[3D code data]
## begin

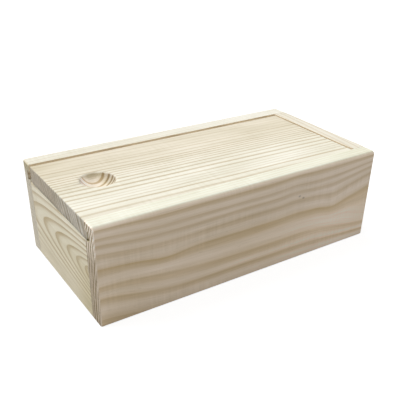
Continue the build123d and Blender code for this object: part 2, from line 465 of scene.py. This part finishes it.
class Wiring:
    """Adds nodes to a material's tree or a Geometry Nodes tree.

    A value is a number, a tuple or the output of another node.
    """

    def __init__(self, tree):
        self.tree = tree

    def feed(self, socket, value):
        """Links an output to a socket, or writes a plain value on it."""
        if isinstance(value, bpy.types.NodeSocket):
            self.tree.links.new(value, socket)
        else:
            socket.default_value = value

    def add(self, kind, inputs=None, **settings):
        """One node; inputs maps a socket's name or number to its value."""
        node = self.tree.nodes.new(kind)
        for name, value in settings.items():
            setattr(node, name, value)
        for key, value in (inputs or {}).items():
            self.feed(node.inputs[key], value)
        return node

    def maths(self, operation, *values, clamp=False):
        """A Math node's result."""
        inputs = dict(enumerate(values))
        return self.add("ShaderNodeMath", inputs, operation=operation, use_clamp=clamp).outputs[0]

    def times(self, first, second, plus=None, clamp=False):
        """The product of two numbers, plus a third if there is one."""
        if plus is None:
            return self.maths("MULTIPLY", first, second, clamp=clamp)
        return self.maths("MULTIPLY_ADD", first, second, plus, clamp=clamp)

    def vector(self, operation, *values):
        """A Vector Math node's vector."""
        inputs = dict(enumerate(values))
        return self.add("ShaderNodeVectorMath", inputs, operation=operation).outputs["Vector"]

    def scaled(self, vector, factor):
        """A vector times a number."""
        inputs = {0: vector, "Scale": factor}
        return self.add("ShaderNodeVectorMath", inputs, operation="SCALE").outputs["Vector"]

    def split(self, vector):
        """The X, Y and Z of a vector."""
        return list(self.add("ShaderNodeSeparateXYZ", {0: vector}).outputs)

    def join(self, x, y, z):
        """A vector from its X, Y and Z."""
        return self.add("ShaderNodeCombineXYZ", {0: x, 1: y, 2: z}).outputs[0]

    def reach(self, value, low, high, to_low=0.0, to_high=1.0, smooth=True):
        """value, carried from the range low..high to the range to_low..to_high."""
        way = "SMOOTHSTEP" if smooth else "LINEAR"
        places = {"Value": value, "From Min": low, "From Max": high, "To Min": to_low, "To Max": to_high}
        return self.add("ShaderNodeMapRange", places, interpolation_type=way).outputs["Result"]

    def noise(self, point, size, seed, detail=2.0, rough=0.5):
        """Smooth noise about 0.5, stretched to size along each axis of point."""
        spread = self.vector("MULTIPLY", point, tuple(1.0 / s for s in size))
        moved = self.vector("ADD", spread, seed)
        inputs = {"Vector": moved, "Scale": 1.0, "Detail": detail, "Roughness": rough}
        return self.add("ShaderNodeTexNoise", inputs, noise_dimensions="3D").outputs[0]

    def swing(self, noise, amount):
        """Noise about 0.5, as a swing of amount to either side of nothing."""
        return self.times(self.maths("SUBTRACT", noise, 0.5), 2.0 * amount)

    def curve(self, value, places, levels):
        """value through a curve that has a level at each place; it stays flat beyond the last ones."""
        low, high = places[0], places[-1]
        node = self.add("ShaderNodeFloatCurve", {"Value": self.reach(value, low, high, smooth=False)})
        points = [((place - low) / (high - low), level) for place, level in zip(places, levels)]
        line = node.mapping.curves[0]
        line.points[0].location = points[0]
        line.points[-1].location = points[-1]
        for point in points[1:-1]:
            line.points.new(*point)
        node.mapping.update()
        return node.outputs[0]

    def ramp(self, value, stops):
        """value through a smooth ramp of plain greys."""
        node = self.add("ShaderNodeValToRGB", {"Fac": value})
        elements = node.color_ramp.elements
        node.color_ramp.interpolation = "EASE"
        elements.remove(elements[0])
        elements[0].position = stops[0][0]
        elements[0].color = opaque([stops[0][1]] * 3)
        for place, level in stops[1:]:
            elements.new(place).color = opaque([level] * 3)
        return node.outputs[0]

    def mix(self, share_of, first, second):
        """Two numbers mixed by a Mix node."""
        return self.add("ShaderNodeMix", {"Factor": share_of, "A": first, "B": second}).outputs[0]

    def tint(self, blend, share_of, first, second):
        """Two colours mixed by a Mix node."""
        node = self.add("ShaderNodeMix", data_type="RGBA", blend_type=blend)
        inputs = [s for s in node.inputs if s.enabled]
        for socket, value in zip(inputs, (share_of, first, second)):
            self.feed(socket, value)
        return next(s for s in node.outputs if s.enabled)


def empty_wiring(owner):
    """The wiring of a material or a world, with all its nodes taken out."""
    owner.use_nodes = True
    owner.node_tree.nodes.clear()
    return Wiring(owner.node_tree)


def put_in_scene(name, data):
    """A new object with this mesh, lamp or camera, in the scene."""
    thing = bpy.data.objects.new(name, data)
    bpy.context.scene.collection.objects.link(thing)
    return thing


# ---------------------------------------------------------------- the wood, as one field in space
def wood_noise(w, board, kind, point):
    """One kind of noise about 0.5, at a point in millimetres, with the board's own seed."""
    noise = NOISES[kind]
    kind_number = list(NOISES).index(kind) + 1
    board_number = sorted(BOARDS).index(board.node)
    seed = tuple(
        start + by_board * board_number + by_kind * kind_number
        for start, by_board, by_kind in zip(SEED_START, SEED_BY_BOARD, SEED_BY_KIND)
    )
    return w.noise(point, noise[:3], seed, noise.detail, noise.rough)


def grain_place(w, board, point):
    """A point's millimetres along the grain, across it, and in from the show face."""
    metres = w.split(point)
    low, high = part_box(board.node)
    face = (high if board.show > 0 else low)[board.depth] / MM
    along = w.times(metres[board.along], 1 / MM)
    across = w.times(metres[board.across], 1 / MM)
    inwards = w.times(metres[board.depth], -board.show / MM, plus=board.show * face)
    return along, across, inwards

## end
## begin

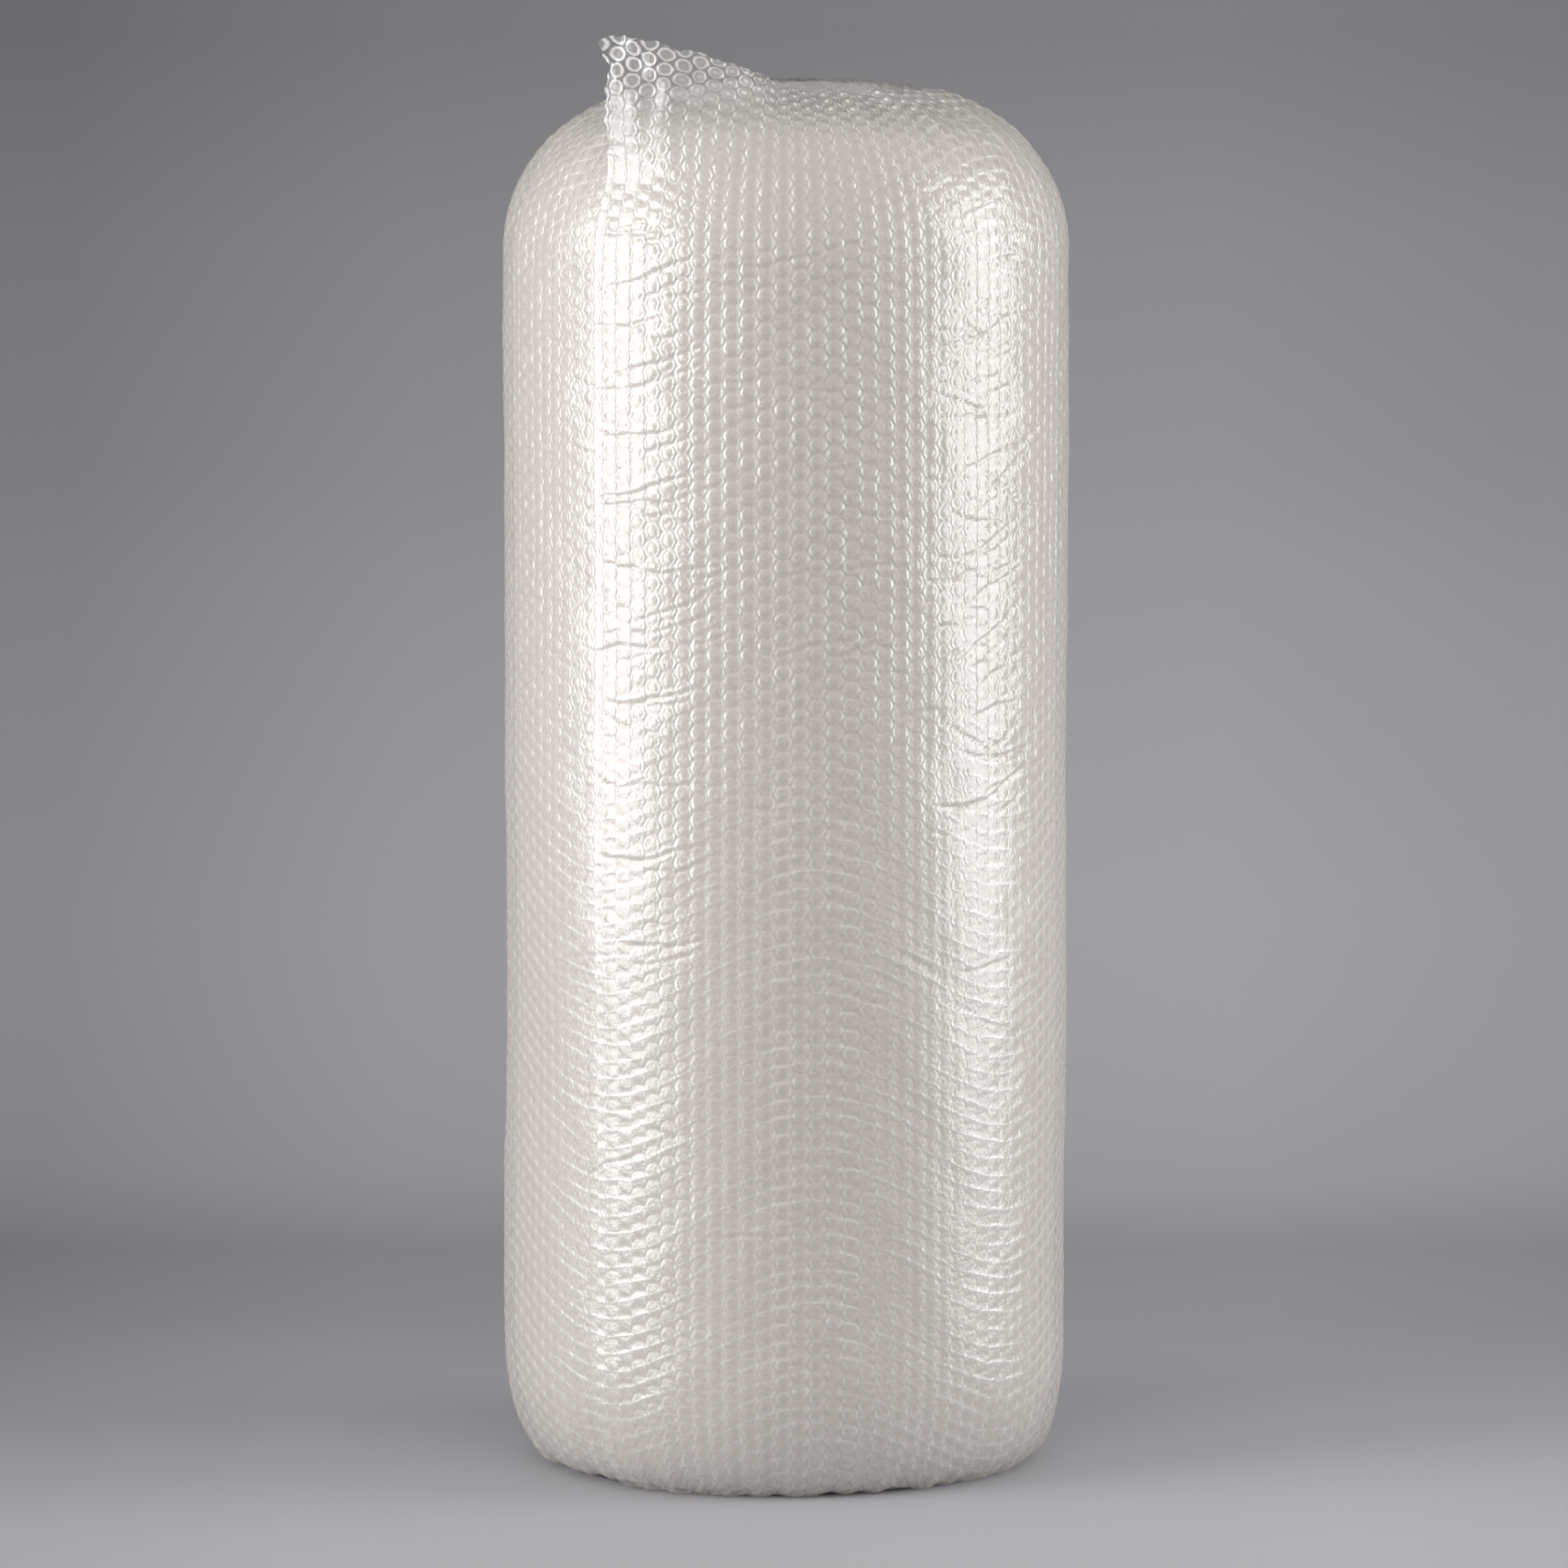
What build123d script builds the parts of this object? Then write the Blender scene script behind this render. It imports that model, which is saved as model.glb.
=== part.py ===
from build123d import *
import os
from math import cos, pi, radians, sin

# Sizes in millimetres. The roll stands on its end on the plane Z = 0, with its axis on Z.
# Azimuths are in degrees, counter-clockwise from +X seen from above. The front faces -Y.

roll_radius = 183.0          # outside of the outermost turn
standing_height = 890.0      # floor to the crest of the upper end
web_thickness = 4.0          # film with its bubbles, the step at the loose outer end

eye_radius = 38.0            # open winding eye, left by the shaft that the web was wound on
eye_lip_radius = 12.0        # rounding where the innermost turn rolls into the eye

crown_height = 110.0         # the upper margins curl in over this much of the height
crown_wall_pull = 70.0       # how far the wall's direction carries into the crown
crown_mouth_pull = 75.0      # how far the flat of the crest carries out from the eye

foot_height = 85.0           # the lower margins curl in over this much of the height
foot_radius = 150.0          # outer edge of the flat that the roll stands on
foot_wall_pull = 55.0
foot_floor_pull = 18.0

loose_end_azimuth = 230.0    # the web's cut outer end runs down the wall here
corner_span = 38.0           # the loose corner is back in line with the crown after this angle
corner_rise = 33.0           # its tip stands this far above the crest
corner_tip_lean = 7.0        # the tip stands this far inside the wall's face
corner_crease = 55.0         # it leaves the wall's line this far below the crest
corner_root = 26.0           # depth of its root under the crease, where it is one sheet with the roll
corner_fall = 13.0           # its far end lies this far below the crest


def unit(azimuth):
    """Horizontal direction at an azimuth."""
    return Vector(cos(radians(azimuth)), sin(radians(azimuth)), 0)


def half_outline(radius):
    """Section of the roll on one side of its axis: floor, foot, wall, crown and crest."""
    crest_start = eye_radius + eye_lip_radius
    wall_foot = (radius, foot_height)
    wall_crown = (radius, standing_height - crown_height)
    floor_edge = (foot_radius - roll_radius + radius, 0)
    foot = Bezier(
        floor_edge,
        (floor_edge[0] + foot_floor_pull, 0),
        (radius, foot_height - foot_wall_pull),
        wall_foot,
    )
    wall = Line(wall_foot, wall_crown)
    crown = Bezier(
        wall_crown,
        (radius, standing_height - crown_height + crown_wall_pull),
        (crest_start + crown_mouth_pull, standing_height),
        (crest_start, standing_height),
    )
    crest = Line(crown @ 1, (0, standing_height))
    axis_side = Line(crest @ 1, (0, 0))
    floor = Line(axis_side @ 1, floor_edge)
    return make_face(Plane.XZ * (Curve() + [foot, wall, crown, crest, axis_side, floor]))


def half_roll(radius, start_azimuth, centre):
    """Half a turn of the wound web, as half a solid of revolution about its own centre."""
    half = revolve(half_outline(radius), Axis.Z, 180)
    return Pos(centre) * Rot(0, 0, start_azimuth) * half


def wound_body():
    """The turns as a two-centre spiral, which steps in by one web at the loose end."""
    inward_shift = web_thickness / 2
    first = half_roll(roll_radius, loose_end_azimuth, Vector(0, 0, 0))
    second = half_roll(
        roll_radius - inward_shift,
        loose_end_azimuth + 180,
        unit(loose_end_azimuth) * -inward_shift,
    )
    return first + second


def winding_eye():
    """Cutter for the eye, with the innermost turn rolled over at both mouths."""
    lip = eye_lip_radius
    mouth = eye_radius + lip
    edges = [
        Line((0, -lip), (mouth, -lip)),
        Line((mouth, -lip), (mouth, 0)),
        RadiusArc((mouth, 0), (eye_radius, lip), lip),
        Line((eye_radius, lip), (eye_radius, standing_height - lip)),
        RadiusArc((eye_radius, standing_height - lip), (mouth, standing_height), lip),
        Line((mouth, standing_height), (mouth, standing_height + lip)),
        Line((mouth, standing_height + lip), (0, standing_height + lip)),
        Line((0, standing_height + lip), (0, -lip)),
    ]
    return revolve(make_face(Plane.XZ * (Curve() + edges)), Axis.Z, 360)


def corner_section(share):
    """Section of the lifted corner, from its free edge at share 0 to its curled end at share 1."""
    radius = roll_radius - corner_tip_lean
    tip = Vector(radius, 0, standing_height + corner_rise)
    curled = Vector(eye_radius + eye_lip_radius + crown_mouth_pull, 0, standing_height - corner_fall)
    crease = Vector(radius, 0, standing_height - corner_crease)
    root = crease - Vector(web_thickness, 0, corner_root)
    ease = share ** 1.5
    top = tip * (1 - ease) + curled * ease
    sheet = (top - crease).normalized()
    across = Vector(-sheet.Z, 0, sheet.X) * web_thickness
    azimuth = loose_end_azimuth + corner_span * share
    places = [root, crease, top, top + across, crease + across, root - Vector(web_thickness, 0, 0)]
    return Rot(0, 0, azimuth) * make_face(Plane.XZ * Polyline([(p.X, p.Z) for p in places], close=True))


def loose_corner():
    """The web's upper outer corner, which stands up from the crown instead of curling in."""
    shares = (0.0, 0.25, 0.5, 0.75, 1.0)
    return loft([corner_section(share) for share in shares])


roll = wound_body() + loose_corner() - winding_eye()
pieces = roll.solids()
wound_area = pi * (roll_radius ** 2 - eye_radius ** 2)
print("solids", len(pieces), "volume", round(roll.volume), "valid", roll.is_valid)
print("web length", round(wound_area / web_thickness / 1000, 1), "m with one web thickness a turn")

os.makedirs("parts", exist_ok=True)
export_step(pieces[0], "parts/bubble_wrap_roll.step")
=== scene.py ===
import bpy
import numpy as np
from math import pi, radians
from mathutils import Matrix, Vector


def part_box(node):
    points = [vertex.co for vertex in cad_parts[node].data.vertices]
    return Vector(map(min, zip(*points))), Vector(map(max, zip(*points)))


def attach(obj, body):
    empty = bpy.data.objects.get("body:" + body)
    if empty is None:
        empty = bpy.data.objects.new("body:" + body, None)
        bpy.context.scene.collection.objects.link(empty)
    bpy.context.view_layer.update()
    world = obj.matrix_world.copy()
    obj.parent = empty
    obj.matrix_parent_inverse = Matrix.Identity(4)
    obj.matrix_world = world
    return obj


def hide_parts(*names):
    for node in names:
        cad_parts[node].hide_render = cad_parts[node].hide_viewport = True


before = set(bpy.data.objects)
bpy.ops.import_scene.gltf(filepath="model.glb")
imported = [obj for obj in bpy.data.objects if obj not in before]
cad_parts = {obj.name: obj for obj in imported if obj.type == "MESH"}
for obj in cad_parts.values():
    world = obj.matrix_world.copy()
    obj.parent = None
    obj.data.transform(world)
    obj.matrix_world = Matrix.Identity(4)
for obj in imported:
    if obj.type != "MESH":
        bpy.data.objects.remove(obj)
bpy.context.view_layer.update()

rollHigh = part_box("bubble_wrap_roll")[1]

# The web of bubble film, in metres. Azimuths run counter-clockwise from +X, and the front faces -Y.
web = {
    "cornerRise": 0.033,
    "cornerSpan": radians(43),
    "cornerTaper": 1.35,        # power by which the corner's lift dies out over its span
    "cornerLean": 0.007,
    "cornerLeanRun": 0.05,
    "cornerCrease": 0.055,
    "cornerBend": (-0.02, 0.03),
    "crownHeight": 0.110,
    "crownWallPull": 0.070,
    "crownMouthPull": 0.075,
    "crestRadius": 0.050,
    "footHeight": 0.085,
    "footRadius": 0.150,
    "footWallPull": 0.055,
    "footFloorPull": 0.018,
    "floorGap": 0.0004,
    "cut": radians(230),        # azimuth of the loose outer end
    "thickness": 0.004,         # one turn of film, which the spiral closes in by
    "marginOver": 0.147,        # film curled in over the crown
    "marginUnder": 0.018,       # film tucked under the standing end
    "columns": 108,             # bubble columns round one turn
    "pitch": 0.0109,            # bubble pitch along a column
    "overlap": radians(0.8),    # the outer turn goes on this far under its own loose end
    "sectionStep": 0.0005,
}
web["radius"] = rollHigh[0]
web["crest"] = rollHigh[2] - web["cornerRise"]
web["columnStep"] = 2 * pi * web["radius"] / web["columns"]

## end
## begin

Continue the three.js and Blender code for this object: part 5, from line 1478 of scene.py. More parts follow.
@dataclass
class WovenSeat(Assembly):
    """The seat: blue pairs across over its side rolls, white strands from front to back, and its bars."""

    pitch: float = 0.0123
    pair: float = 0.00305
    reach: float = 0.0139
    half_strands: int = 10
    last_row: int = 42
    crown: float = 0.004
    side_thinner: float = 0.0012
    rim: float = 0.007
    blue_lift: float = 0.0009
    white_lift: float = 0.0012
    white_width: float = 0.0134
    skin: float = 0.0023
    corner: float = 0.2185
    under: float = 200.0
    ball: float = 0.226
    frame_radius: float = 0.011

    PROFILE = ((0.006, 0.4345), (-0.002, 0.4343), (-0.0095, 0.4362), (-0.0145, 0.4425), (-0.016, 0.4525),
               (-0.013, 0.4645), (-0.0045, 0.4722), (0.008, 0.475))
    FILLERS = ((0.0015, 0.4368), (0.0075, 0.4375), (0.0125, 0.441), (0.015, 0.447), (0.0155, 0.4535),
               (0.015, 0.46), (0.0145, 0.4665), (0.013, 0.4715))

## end

REQUIREMENT
Look back at the entries above and repeat, unchanged, every line from the line holding "What build123d script" through the line holding "return Vector(cos(radians(azimuth)), sin(radians(azimuth)), 0)".

FULL RESPONSE
What build123d script builds the parts of this object? Then write the Blender scene script behind this render. It imports that model, which is saved as model.glb.
=== part.py ===
from build123d import *
import os
from math import cos, pi, radians, sin

# Sizes in millimetres. The roll stands on its end on the plane Z = 0, with its axis on Z.
# Azimuths are in degrees, counter-clockwise from +X seen from above. The front faces -Y.

roll_radius = 183.0          # outside of the outermost turn
standing_height = 890.0      # floor to the crest of the upper end
web_thickness = 4.0          # film with its bubbles, the step at the loose outer end

eye_radius = 38.0            # open winding eye, left by the shaft that the web was wound on
eye_lip_radius = 12.0        # rounding where the innermost turn rolls into the eye

crown_height = 110.0         # the upper margins curl in over this much of the height
crown_wall_pull = 70.0       # how far the wall's direction carries into the crown
crown_mouth_pull = 75.0      # how far the flat of the crest carries out from the eye

foot_height = 85.0           # the lower margins curl in over this much of the height
foot_radius = 150.0          # outer edge of the flat that the roll stands on
foot_wall_pull = 55.0
foot_floor_pull = 18.0

loose_end_azimuth = 230.0    # the web's cut outer end runs down the wall here
corner_span = 38.0           # the loose corner is back in line with the crown after this angle
corner_rise = 33.0           # its tip stands this far above the crest
corner_tip_lean = 7.0        # the tip stands this far inside the wall's face
corner_crease = 55.0         # it leaves the wall's line this far below the crest
corner_root = 26.0           # depth of its root under the crease, where it is one sheet with the roll
corner_fall = 13.0           # its far end lies this far below the crest


def unit(azimuth):
    """Horizontal direction at an azimuth."""
    return Vector(cos(radians(azimuth)), sin(radians(azimuth)), 0)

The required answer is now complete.